Der scheinbare Fortschritt hat sie geschluckt. Der Wohlstand wächst, doch die
Toiletten sind nirgendwo abschließbar. An Fronleichnam sind die Kirchen voll und sogar vor der Kirche knien die Menschen am Boden. Ein alter Mann geht am Straßenrand mit
einer leeren Tasche. Wir fahren durch, bis Tschechien und haben keine
Gelegenheit mehr, mit den Slowaken über ihr Land zu sprechen. Hier gab es viele
Eindrücke, jedoch keine Geschichten.
19.06.2014
"Wir können nur beten, dass sie sich nicht so stark vermehren"
„Cigani“
ruft einer der Buben, als wir die Lehrerin fragen, ob die Kinder auch Englisch
in der Schule lernen. Er spricht kein Englisch, nur Cigan und Slowakisch, das er in der Schule gelernt hat. Uns fallen mehrere
Grüppchen mit Slowaken auf, die mit Romakindern spazieren gehen. Wir sind in der Ostslowakei, wo der
Romaanteil der Bevölkerung sicherlich bei 20 % liegt. Die beiden Bevölkerungsgruppen gehen durch die Straßen von Levoca, einem beschaulichen Städtchen mit
Unesco-Weltkulturerbestatus. Sie ignorieren einander und für uns fühlt es sich an, als ob sie
sich nicht einmal gegenseitig wahrnehmen.
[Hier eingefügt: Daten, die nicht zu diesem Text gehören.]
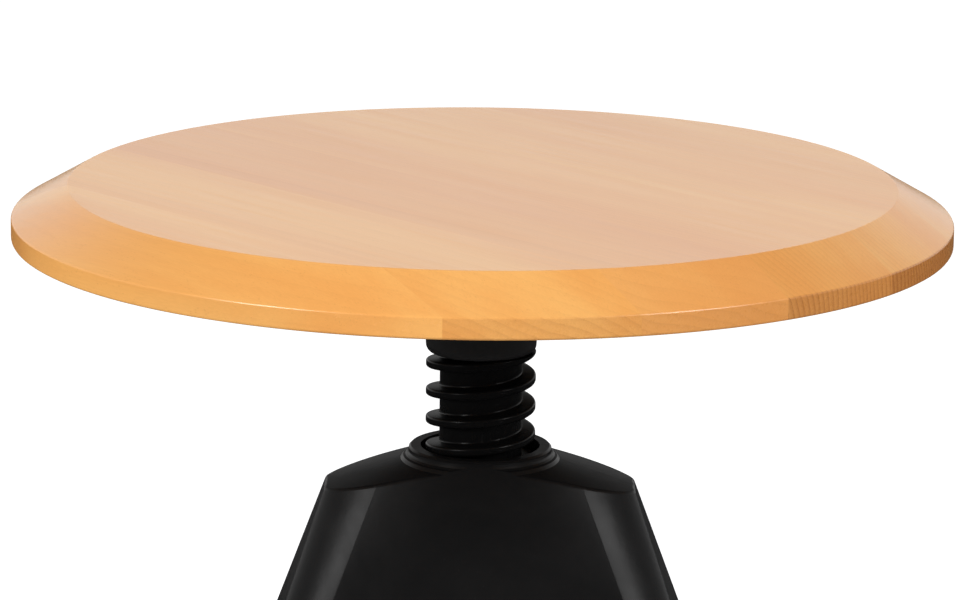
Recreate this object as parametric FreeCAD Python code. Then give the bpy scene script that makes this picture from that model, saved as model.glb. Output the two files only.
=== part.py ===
"""Screw stool: round beech seat, moulded spindle and nut, black hub, four angle legs.

Millimetres, origin on the floor under the spindle, +Z up, +X to the viewer's right,
-Y towards the viewer. The spindle is drawn at its photographed height.
"""
import math
import os

import FreeCAD
import Part

V = FreeCAD.Vector
UP = V(0, 0, 1)
ORIGIN = V(0, 0, 0)

# Seat: a disc with one wide bevel, glued up from straight staves
SEAT_TOP = 500.0
SEAT_R = 180.0
SEAT_FLAT_R = 158.5
BEVEL_DROP = 12.2
RIM_H = 8.1
SEAT_EDGE = 1.0
SEAT_BOTTOM = SEAT_TOP - BEVEL_DROP - RIM_H
STAVE_ANGLE = -49.0
STAVE_JOINTS = [-128.0, -70.0, -12.0, 46.0, 104.0]
PILOT_R = 2.35
PILOT_DEPTH = 13.5

# Seat carrier: ribbed plate with the boss that grips the spindle
PLATE_R = 80.0
PLATE_T = 5.0
LIP_T = 3.5
LIP_BOTTOM = 466.0
BOSS_R = 21.4
BOSS_SHOULDER = 437.0
BOSS_BOTTOM = 434.0
BOSS_NOSE_R = 19.0
RIB_T = 3.5
RIB_COUNT = 6
RIB_ANGLE = 11.0
SCREW_CIRCLE_R = 62.0
SCREW_ANGLE = -19.0
SCREW_COUNT = 6
SCREW_BOSS_R = 7.0
SCREW_BOSS_BOTTOM = 470.0
RECESS_R = 13.0
RECESS_Z = 470.2
WEB_BOTTOM = 464.2

# Spindle: single-start right-hand thread with rounded lands
PITCH = 11.1
THREAD_R = 21.25
CORE_R = 15.9
CREST_HALF = 1.65
CREST_ROUND = 1.0
FLANK_LEAN = 0.5
ROOT_FILLET = 0.8
SPINDLE_BOTTOM = 222.0
CREST_AT_AZIMUTH_0 = 412.55
HEX_AF = 24.0
HEX_TOP = 463.9
THREAD_CLEARANCE = 0.35
SECTION_ARCS = 4
STEPS_PER_TURN = 8

# Fastenings on the spindle's axis
TOP_INSERT_R = 7.0
TOP_INSERT_LEN = 22.0
TOP_BOLT_R = 5.0
STOP_INSERT_R = 6.5
STOP_INSERT_LEN = 20.0
STOP_BOLT_R = 4.0
SHOULDER_R = 6.0
SHOULDER_LEN = 3.5
STOP_WASHER_R = 20.0
STOP_WASHER_T = 3.0

# Nut: drops into the hub's socket from below
NUT_TOP = 382.0
NUT_BOTTOM = 337.0
NUT_R = 24.0
FLANGE_T = 6.0
FLANGE_X = 46.0
FLANGE_Y = 26.0
NUT_SCREW_X = 37.0
NUT_SCREW_Y = 17.0

# Hub: hollow moulding, bowed front and back at the top, flat-sided at the bottom
HUB_TOP = 400.0
HUB_BOTTOM = 250.0
TOP_HALF_X = 53.4
TOP_HALF_Y = 25.9
TOP_BOW_R = 88.3
TOP_CORNER_X = 34.0
TOP_CORNER_Y = 1.5
LOW_HALF_X = 106.0
LOW_HALF_Y = 70.0
LOW_CORNER_R = 14.0
HUB_WALL = 4.5
CONE_APEX = 401.9
CONE_SLOPE = 0.344
ROOF_T = 5.0
COLLAR_R = 27.65
COLLAR_TOP = 396.5
COLLAR_BORE_R = 23.1
COLLAR_FILLET = 3.2
HUB_EDGE = 2.0
SOCKET_R = 29.5
SOCKET_BOTTOM = 356.0
FRONT_ARCH_HALF = 52.0
FRONT_ARCH_RISE = 30.0
SIDE_ARCH_HALF = 32.0
SIDE_ARCH_RISE = 18.0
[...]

Die Kinder folgen den Lehrerinnen wie
Enten ihrer Mutter und alle schlecken an einem Eis. Auf Nachfragen erklärt uns die junge Frau,
dass es sich hier um ihre Klasse handelt. Es seien schwache Kinder, die auf
eine Sonderschule gehen. In einem Artikel im Internet finden wir die
Information, dass 50 % der Romakinder in der Slowakei automatisch auf Schulen
für geistig Behinderte gehen. Die Kinder schauen uns misstrauisch an, sie
verstehen nichts und scheinen wirklich nicht die hellsten zu sein. Die hübsche, aufgeschlossene Frau fragt uns,
ob wir noch ein Foto von ihnen machen wollen. Ich schäme mich. Das geht doch zu
weit. Ich knipse sie noch von hinten und einer der Jungs winkt und lächelt. Eine Roma mit einem Kinderwagen spricht mit
uns ein paar Brocken Englisch. Wir sagen ihr, die Stadt sei sehr schön,
doch sie winkt nur ab. Das Baby im Kinderwagen erinnert uns an das Fazit des
taz-Artikels aus dem Internet. Zitat eines Bürgermeisters: „Wir können nur
beten, dass sie sich nicht so stark vermehren“. Wie schon in Bulgarien und
Rumänien sind die Roma nirgends willkommen und vermutlich lässt sich das
Problem der geschätzten 10 Millionen in Europa nur gemeinsam lösen.